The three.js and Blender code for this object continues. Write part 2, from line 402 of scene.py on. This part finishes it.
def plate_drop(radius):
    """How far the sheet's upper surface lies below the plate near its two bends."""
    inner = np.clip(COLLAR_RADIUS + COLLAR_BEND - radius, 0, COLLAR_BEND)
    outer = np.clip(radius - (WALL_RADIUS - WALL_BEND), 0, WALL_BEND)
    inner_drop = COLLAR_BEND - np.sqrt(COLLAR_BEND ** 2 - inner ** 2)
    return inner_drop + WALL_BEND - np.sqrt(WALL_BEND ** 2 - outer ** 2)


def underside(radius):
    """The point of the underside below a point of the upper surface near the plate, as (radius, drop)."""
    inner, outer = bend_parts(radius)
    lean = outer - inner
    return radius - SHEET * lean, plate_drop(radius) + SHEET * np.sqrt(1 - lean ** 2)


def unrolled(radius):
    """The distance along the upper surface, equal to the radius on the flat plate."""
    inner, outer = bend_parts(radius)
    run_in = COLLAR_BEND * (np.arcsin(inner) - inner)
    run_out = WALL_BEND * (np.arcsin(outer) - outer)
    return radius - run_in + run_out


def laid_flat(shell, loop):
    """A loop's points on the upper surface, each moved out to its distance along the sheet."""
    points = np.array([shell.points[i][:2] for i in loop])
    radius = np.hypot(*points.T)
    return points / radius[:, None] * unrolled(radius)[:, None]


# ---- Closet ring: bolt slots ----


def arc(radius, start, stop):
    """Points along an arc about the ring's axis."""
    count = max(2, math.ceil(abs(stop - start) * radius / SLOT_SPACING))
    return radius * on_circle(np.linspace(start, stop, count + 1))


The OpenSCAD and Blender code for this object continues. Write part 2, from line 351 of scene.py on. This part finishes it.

::::::::

### Task details
Look above for lines with the word "object" and copy them all.

### Solution
The three.js and Blender code for this object continues. Write part 2, from line 402 of scene.py on. This part finishes it.
The OpenSCAD and Blender code for this object continues. Write part 2, from line 351 of scene.py on. This part finishes it.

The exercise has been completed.